CHICAGO -- Women with common, usually nonfatal forms of skin cancer face double the risk of developing unrelated cancers, according to a large study, suggesting that the initial diagnosis may be more worrisome that previously thought.
The skin cancer link was found for several malignancies, including cancer of the brain, breasts, ovaries and uterus. It was even stronger for liver cancer, which had a five times higher risk, and lung cancer, which had triple the risk.
Previous studies have shown that men and women with skin cancer face an increased risk of skin cancer returning. Some also have found that people with non-melanoma skin cancer are prone to later developing non-skin cancers, but the earlier research didn't adequately consider other risk factors that might explain the connection, said the lead author, Dr. Carol Rosenberg of Evanston-Northwestern Healthcare, part of Northwestern University's medical school.
Her study, involving 92,835 post-menopausal women participating in a continuing federal study, considered other factors that influence cancer risk -- including smoking, weight and education level -- and still found an increased risk associated with skin cancer.
Rosenberg said she suspects her results would apply to men, too, since previous studies involved both genders.
The results appear in the January issue of Cancer, an American Cancer Society journal, being published online Monday.
Of the more than 85,000 women who did not have skin cancer, just over 11 percent, 9,927, reported having had other cancers.
Of the 7,665 women who reported having had a mild form of skin cancer, nearly 25 percent, 1,878, said they had also had other types of cancer.
The results are compelling, said Dr. Alexa Boer Kimball, an assistant dermatology professor at Stanford University.
Even though most patients with mild skin cancers won't develop other cancers, Kimball said, the results imply that they should still be vigilant about getting routine screening tests for other cancers.
Given previous research, the authors presumed that skin cancer preceded development of other cancers, though the study lacks information on which developed first, Rosenberg said.
The skin cancers implicated -- basal cell and squamous cell -- affect more than 1 million Americans each year.

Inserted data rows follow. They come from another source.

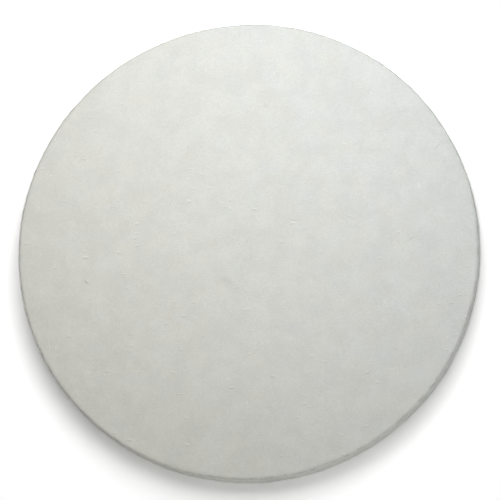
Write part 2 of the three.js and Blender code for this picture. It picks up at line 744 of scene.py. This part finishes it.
def fleck_group():
    """Short stray flecks, laid along the direction in which the web was carded, and fewer on one side."""
    tree, given, result = new_tree(
        "stray_flecks",
        "ShaderNodeTree",
        [
            ("Flecks per Metre", "Float", 135.0),
            ("Half Width", "Float", 0.0005),
            ("Stretch", "Float", 5.0),
            ("Offset", "Vector", (0, 0, 0)),
            ("Bends per Metre", "Float", 90.0),
            ("Bend Reach", "Float", 0.006),
            ("Thinning", "Vector", (1.5, 4.0, 0.0)),
            ("Thinnest At", "Float", 0.8),
            ("Thinnest Share", "Float", 0.15),
        ],
        [("Flecks", "Float")],
    )
    place = add_node(tree, "ShaderNodeTexCoord").outputs["Object"]
    per_metre = given["Bends per Metre"]
    bends = add_node(tree, "ShaderNodeTexNoise", {"Vector": place, "Scale": per_metre, "Detail": 1.0})
    bent = scaled(tree, vectors(tree, "SUBTRACT", bends.outputs["Color"], MID_GREY), given["Bend Reach"])
    longer = maths(tree, "DIVIDE", 1.0, given["Stretch"])
    squeezed = add_node(tree, "ShaderNodeCombineXYZ", {0: longer, 1: 1.0, 2: 1.0})
    moved = vectors(tree, "ADD", vectors(tree, "ADD", place, bent), given["Offset"])
    cells = add_node(
        tree,
        "ShaderNodeTexVoronoi",
        {
            "Vector": vectors(tree, "MULTIPLY", moved, squeezed.outputs[0]),
            "Scale": given["Flecks per Metre"],
            "Randomness": 1.0,
        },
        feature="F1",
    )
    reach = maths(tree, "MULTIPLY", given["Half Width"], given["Flecks per Metre"])
    flecks = ramp(tree, cells.outputs["Distance"], reach, 0.0)
    thinning = vectors(tree, "DOT_PRODUCT", place, given["Thinning"])
    kept = ramp(tree, thinning, given["Thinnest At"], 0.0, given["Thinnest Share"], 1.0)
    tree.links.new(maths(tree, "MULTIPLY", flecks, kept), result["Flecks"])
    return tree


def cut_wall_group():
    """The cut wall's painted shade: in the gaps between the web's layers, and in a thin dark ring on the
    upper shoulder, where the knife entered.
    """
    tree, given, result = new_tree(
        "cut_wall_shade",
        "ShaderNodeTree",
        [
            ("Edge Height", "Float", 0.022),
            ("Edge Width", "Float", 0.0015),
            ("Edge Shade", "Float", 0.05),
            ("Gaps per Metre", "Float", 110.0),
            ("Layer Flattening", "Float", 3.0),
            ("Gap From", "Float", 0.56),
            ("Full Gap At", "Float", 0.36),
            ("Gap Shade", "Float", 0.6),
            ("Face Limit", "Float", 0.2),
            ("Face Margin", "Float", 0.002),
        ],
        [("Shade", "Float")],
    )
    place = add_node(tree, "ShaderNodeTexCoord").outputs["Object"]
    parts = add_node(tree, "ShaderNodeSeparateXYZ", {0: place}).outputs
    # Painted shade: a thin dark ring at the edge's height
    from_edge = maths(tree, "ABSOLUTE", maths(tree, "SUBTRACT", parts["Z"], given["Edge Height"]))
    edge = maths(tree, "MULTIPLY", ramp(tree, from_edge, given["Edge Width"], 0.0), given["Edge Shade"])

    flattened = add_node(tree, "ShaderNodeCombineXYZ", {0: 1.0, 1: 1.0, 2: given["Layer Flattening"]})
    layers = add_node(
        tree,
        "ShaderNodeTexNoise",
        {
            "Vector": vectors(tree, "MULTIPLY", place, flattened.outputs[0]),
            "Scale": given["Gaps per Metre"],
            "Detail": 3.0,
            "Roughness": 0.65,
        },
    )
    # Painted shade in the gaps between the web's layers
    open_share = ramp(tree, layers.outputs["Fac"], given["Gap From"], given["Full Gap At"])
    gaps = maths(tree, "MULTIPLY", open_share, given["Gap Shade"])

    level = add_node(tree, "ShaderNodeCombineXYZ", {0: parts["X"], 1: parts["Y"]})
    from_axis = vectors(tree, "LENGTH", level.outputs[0])
    wall_limit = maths(tree, "ADD", given["Face Limit"], given["Face Margin"])
    on_wall = ramp(tree, from_axis, given["Face Limit"], wall_limit)
    shade = maths(tree, "MULTIPLY", maths(tree, "MAXIMUM", edge, gaps), on_wall)
    tree.links.new(shade, result["Shade"])
    return tree


def placed_group(tree, group, **values):
    """What a group puts out in a material, with its own values. An underscore stands for a space."""
    node = add_node(tree, "ShaderNodeGroup", node_tree=group)
    for label, value in values.items():
        node.inputs[label.replace("_", " ")].default_value = value
    return node.outputs


def new_material(name):
    """A material with a bare Principled surface, and its tree and surface node."""
    material = bpy.data.materials.new(name)
    material.use_nodes = True
    return material, material.node_tree, material.node_tree.nodes["Principled BSDF"]


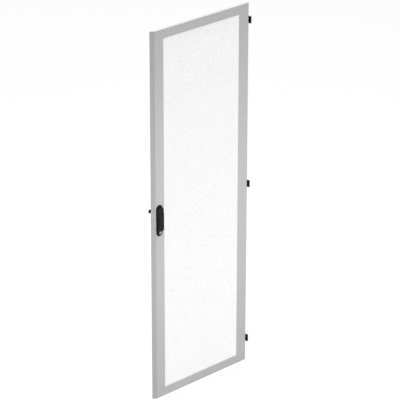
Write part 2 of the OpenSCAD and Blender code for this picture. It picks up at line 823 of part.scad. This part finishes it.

Those skin cancers grow more slowly than melanoma, the most serious skin cancer.
Study participant Luvie Owens, 70, said she had a skin cancer lesion removed last year and thought nothing of it. The doctor's message at the time was not to worry, she said.
Owens, of Winnetka, Ill., said she learned of the study results by phone last week.
"As soon as I hung up I made an appointment for a colonoscopy," she said. "It sure makes you want to keep up with your (medical) appointments."
The government-funded study involved participants in federal research examining factors that predict disease and death in postmenopausal women. Participants are being followed for an average of about seven years. At the outset, from 1994-98, they were asked numerous health-related questions.
Whether any women developed cancer since the initial questioning is still being studied, said Rosenberg, one of the researchers in the broader study.
Eugenia Calle, the American Cancer Society's director of analytical epidemiology, questioned whether the increased risk is as high as the study suggests, considering that earlier studies found lower risks.
Calle said the study design may have exaggerated the risk, since women with non-skin cancers might be more likely to remember having had mild skin cancer than women who have only had mild skin cancer, especially since it is often dismissed as a minor inconvenience, Calle said.